Reports circulated this week that Oscar voters have been reluctant to see 12 Years a Slave, the harrowing depiction of Solomon Northup’s (Chiwetel Ejiofor) kidnapping and enslavement in 1841.
Despite its status as an immediate frontrunner for best picture—a status it deserves—Hollywood insiders reported that the official Academy of Motion Pictures Arts and Sciences screening was only half full. Compare that to Gravity, which was packed to the rafters. While the reports were disappointing to backers of 12 Years a Slave, they shouldn’t be surprising. The film is every bit as brutal as we’ve heard.
The film opens with Northup’s wife and children leaving town for a few weeks. With time to kill, Northup is convinced by a pair of traveling performers to join them in Washington, D.C., where he will be paid handsomely for his fiddling skills. Their business complete, the trio goes out for a nice dinner, replete with good wine—wine that has been drugged.

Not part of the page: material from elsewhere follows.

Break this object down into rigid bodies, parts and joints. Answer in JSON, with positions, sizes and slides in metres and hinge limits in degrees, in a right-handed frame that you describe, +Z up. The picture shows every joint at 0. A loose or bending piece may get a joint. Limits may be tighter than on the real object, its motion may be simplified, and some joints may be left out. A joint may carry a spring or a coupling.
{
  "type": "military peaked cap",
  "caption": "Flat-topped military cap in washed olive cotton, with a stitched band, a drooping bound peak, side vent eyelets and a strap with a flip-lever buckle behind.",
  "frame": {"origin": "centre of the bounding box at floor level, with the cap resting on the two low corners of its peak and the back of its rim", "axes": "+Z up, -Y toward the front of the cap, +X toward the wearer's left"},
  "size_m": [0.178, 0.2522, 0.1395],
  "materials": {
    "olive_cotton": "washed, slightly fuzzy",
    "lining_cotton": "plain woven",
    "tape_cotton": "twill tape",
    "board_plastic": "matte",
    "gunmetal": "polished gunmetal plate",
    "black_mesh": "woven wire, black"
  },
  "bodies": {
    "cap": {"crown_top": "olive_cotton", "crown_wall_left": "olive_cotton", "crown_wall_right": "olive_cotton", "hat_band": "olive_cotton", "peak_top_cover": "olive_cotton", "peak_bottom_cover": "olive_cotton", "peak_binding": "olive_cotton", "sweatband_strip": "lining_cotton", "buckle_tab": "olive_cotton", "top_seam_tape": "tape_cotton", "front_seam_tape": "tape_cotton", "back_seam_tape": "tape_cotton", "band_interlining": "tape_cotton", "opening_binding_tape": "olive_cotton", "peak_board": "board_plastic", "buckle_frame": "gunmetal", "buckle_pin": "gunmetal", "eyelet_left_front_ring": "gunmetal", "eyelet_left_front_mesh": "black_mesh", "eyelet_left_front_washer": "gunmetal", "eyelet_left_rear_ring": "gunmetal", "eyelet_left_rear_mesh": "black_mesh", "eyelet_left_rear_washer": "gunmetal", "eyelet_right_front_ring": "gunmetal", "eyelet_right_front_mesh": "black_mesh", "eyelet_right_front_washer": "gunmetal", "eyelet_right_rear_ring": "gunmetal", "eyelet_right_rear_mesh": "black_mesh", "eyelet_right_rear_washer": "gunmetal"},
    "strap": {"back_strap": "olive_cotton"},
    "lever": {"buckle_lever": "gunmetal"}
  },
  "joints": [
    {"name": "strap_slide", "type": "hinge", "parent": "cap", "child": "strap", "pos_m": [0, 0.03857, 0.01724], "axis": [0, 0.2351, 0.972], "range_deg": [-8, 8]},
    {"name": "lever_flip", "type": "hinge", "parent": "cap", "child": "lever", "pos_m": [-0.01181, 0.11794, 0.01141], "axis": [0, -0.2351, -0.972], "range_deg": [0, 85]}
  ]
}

Northup awakes in chains, and his 12-year nightmare begins. First he must be broken: A pair of slavers viciously beat him with a wooden paddle, then scourge him with a leather whip, until Northup "admits" to being a slave. He is stripped naked and forced to wash in front of others. In a sort of reverse Underground Railroad, he and a gaggle of other newly minted slaves are rushed south of town in the cover of darkness.
From here the film descends into a cavalcade of horrors. Families are split apart at slave auctions, children wailing for their mothers. Cruel overseers take the lash to recalcitrant chattel. Even "good" owners such as Master Ford (Benedict Cumberbatch) fail to see Northup as much more than property to be traded from owner to owner.
Northup winds up at the plantation of one Edwin Epps (Michael Fassbender), a sadistic drunk fond of raping his slaves and whipping those who pick less cotton one day than the next. It is here that Northup’s desire to survive meets its harshest test—and where he finds salvation.
Director Steve McQueen wraps the film in a cloak of brutality, dehumanizing Northup and his fellow slaves and forcing us to watch the process take place bit by bit.
The camera lingers on misery. At one point, Northup is about to be lynched—he struck an overseer who was unhappy with his work—before the action is stopped by another overseer who doesn’t want to see the master’s property damaged. We think the overseer is, if not a good man, at least a decent one: He tells Northup that if he runs from the property, he can’t protect him, and puts a stop to the hanging at the last possible moment, the once-free-man’s toes just touching the ground as the noose stretches his neck.
And then the overseer walks away. Northup may not deserve to die, but he does need to be taught a lesson.
The camera stays still. Northup struggles for air; he’s almost, but not quite, choking to death. The shot goes on for fifteen seconds. Thirty. Forty. Forty-five. Life returns to normal behind Solomon as slaves go about their business. But the camera remains locked in place, tension mounting. A slave brings Northup water (which he greedily drinks) and flees when she draws the attention of whites. The sun sets and finally, mercifully, Master Ford shows up to cut Northup down and end his torment.
It is hard to watch, a lesson in cruelty and in the degrading nature of slavery. 12 Years a Slave frequently feels like a catalogue of such lessons, and this is its biggest weakness. Northup’s struggle for survival seems like little more than window dressing, a narrative tool that allows the writer and director to delve into the horrors of slavery.
The quality of the performances keeps the eye riveted to the screen despite our revulsions. Ejiofor gets his chance to shine after a decade of strong, if limited, supporting roles. Fassbender’s turn as Epps is terrifying. A special mention goes to Lupita Nyong’o, whose Patsey is the object of Epps’s "affection." One feels as if she deserves a special award this Oscar season for "most psychically traumatic role."
12 Years a Slave is more of an important film than a great one. It is a searing portrait of a dark time and of a terrible practice that nevertheless may leave some audience members feeling somewhat cold.